- [TASK DETAILS]:
Nothing may be dropped or altered: reproduce all the data.

- [DATA BLOCK]:
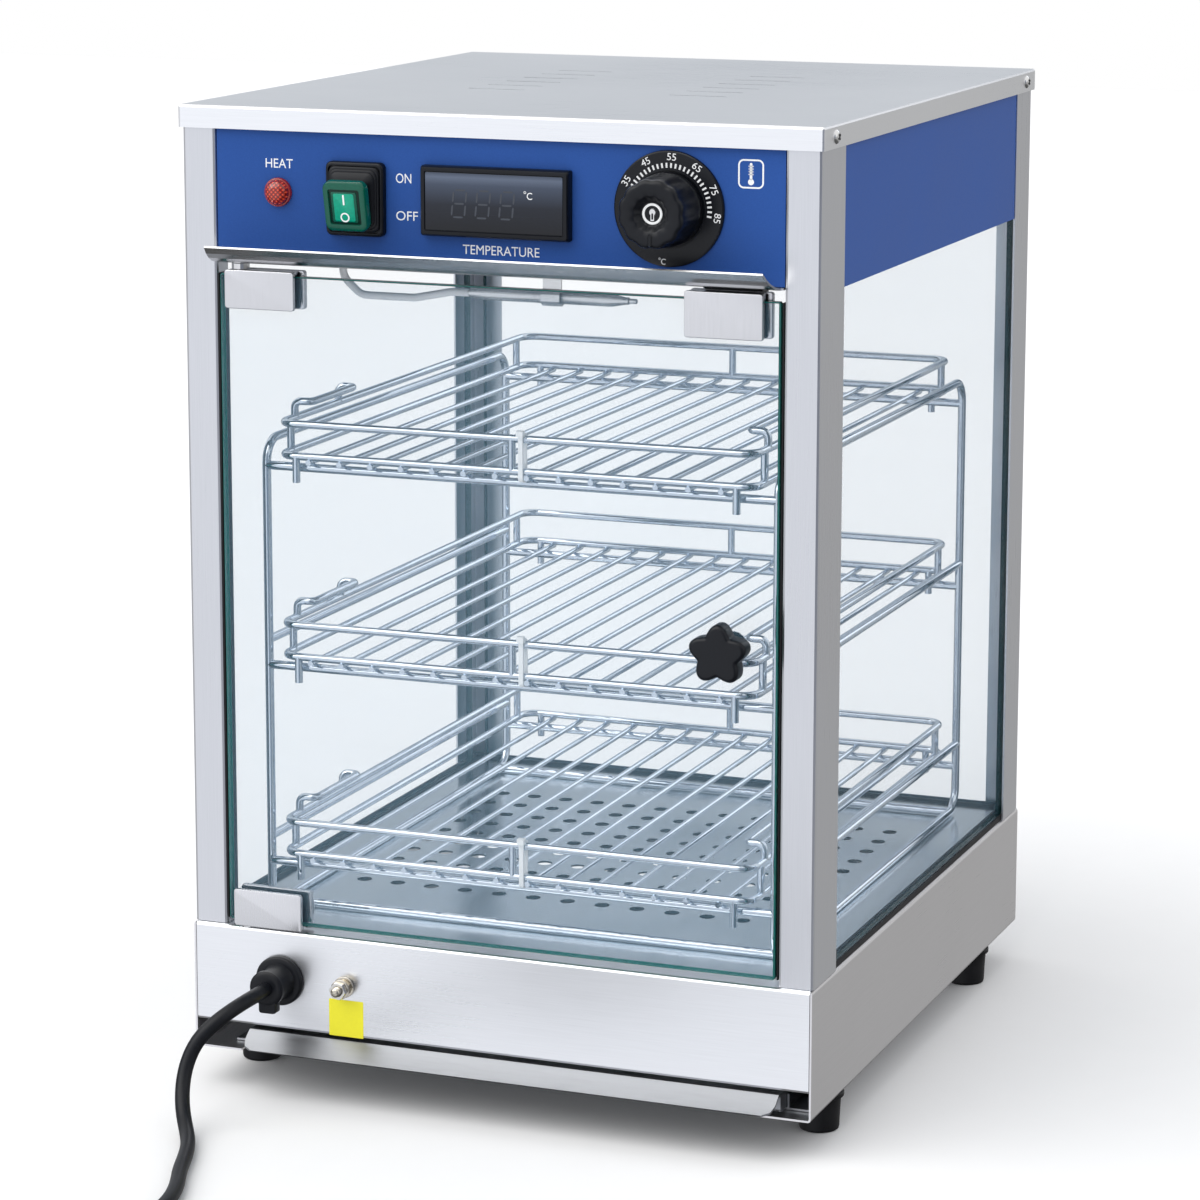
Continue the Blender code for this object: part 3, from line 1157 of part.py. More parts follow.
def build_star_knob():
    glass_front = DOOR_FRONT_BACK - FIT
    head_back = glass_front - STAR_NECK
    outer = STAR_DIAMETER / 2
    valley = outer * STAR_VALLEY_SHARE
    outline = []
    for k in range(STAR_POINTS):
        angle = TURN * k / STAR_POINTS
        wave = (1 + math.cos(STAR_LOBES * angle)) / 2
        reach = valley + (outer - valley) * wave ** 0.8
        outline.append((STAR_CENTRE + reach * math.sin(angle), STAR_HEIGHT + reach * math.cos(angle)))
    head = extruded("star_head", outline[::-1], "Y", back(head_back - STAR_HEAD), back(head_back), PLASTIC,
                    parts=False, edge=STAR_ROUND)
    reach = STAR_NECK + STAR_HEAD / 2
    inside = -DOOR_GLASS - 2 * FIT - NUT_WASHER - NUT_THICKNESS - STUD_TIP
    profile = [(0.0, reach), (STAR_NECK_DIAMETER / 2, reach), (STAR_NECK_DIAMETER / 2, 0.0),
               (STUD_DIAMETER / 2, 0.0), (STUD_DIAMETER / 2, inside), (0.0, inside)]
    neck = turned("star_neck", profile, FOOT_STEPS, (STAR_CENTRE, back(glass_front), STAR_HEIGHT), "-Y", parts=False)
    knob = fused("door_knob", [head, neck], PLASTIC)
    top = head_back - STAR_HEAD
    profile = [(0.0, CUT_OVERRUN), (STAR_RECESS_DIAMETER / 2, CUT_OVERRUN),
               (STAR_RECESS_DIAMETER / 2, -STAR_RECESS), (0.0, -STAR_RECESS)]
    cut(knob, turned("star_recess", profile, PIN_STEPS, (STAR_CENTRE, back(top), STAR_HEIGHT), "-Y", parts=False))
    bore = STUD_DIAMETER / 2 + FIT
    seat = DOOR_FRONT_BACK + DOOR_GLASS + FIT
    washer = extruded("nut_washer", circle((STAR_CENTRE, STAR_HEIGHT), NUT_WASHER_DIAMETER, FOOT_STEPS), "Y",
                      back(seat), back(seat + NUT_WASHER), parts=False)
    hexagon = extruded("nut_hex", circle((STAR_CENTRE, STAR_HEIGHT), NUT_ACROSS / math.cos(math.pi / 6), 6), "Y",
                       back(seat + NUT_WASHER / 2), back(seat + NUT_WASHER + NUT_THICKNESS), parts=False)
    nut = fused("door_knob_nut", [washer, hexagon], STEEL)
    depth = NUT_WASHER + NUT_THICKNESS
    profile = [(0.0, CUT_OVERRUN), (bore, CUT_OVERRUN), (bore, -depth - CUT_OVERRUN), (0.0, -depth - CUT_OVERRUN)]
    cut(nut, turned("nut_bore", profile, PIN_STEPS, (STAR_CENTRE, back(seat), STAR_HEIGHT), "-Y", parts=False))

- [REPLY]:
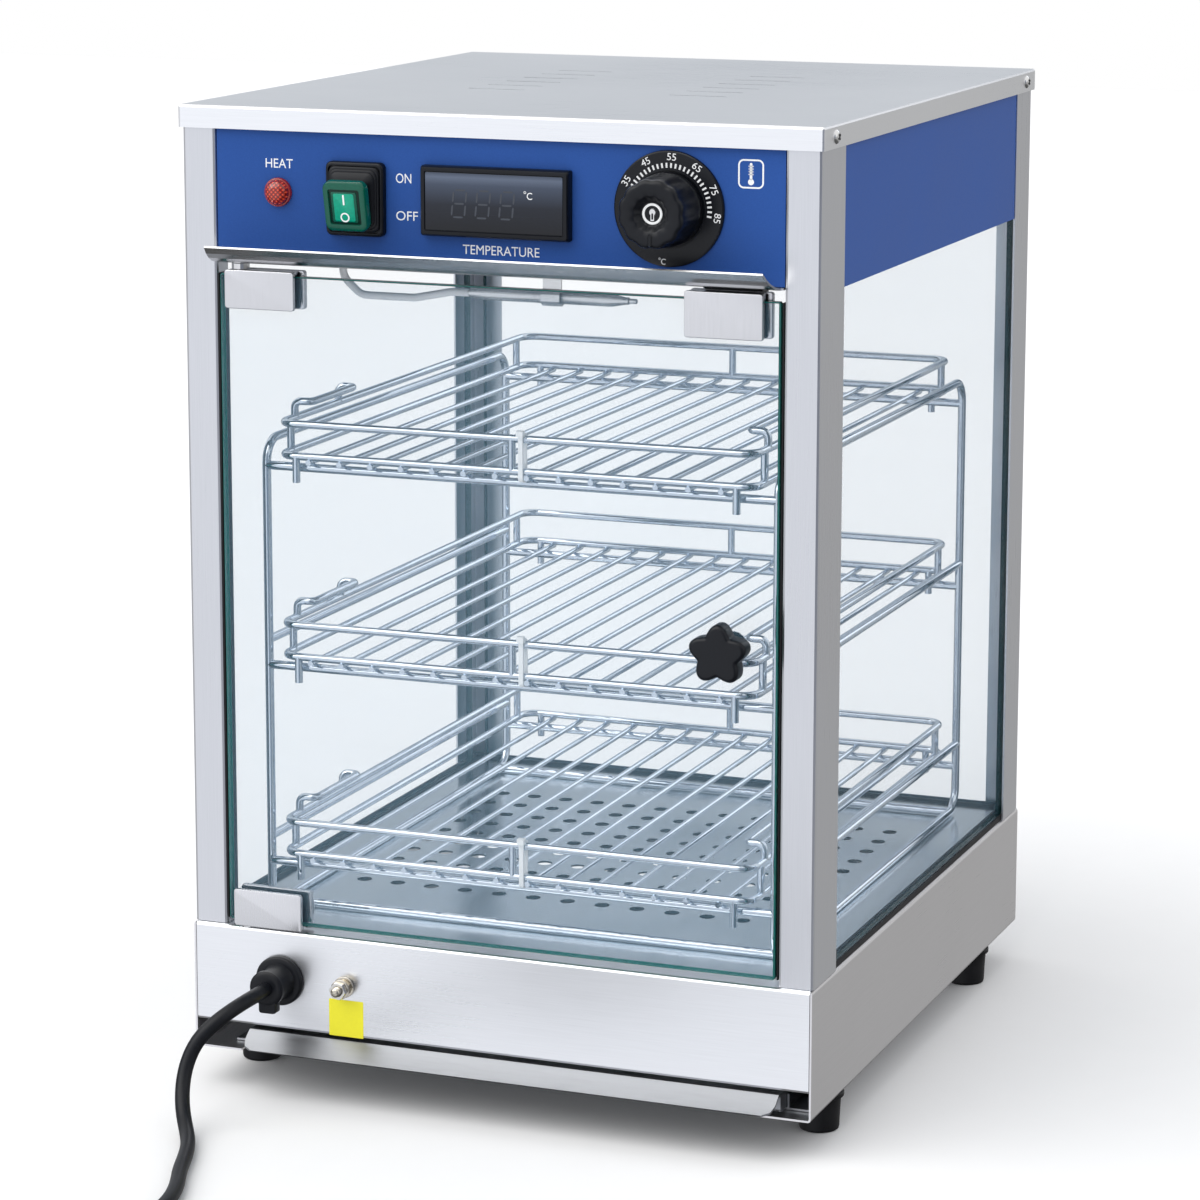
Continue the Blender code for this object: part 3, from line 1157 of part.py. More parts follow.
def build_star_knob():
    glass_front = DOOR_FRONT_BACK - FIT
    head_back = glass_front - STAR_NECK
    outer = STAR_DIAMETER / 2
    valley = outer * STAR_VALLEY_SHARE
    outline = []
    for k in range(STAR_POINTS):
        angle = TURN * k / STAR_POINTS
        wave = (1 + math.cos(STAR_LOBES * angle)) / 2
        reach = valley + (outer - valley) * wave ** 0.8
        outline.append((STAR_CENTRE + reach * math.sin(angle), STAR_HEIGHT + reach * math.cos(angle)))
    head = extruded("star_head", outline[::-1], "Y", back(head_back - STAR_HEAD), back(head_back), PLASTIC,
                    parts=False, edge=STAR_ROUND)
    reach = STAR_NECK + STAR_HEAD / 2
    inside = -DOOR_GLASS - 2 * FIT - NUT_WASHER - NUT_THICKNESS - STUD_TIP
    profile = [(0.0, reach), (STAR_NECK_DIAMETER / 2, reach), (STAR_NECK_DIAMETER / 2, 0.0),
               (STUD_DIAMETER / 2, 0.0), (STUD_DIAMETER / 2, inside), (0.0, inside)]
    neck = turned("star_neck", profile, FOOT_STEPS, (STAR_CENTRE, back(glass_front), STAR_HEIGHT), "-Y", parts=False)
    knob = fused("door_knob", [head, neck], PLASTIC)
    top = head_back - STAR_HEAD
    profile = [(0.0, CUT_OVERRUN), (STAR_RECESS_DIAMETER / 2, CUT_OVERRUN),
               (STAR_RECESS_DIAMETER / 2, -STAR_RECESS), (0.0, -STAR_RECESS)]
    cut(knob, turned("star_recess", profile, PIN_STEPS, (STAR_CENTRE, back(top), STAR_HEIGHT), "-Y", parts=False))
    bore = STUD_DIAMETER / 2 + FIT
    seat = DOOR_FRONT_BACK + DOOR_GLASS + FIT
    washer = extruded("nut_washer", circle((STAR_CENTRE, STAR_HEIGHT), NUT_WASHER_DIAMETER, FOOT_STEPS), "Y",
                      back(seat), back(seat + NUT_WASHER), parts=False)
    hexagon = extruded("nut_hex", circle((STAR_CENTRE, STAR_HEIGHT), NUT_ACROSS / math.cos(math.pi / 6), 6), "Y",
                       back(seat + NUT_WASHER / 2), back(seat + NUT_WASHER + NUT_THICKNESS), parts=False)
    nut = fused("door_knob_nut", [washer, hexagon], STEEL)
    depth = NUT_WASHER + NUT_THICKNESS
    profile = [(0.0, CUT_OVERRUN), (bore, CUT_OVERRUN), (bore, -depth - CUT_OVERRUN), (0.0, -depth - CUT_OVERRUN)]
    cut(nut, turned("nut_bore", profile, PIN_STEPS, (STAR_CENTRE, back(seat), STAR_HEIGHT), "-Y", parts=False))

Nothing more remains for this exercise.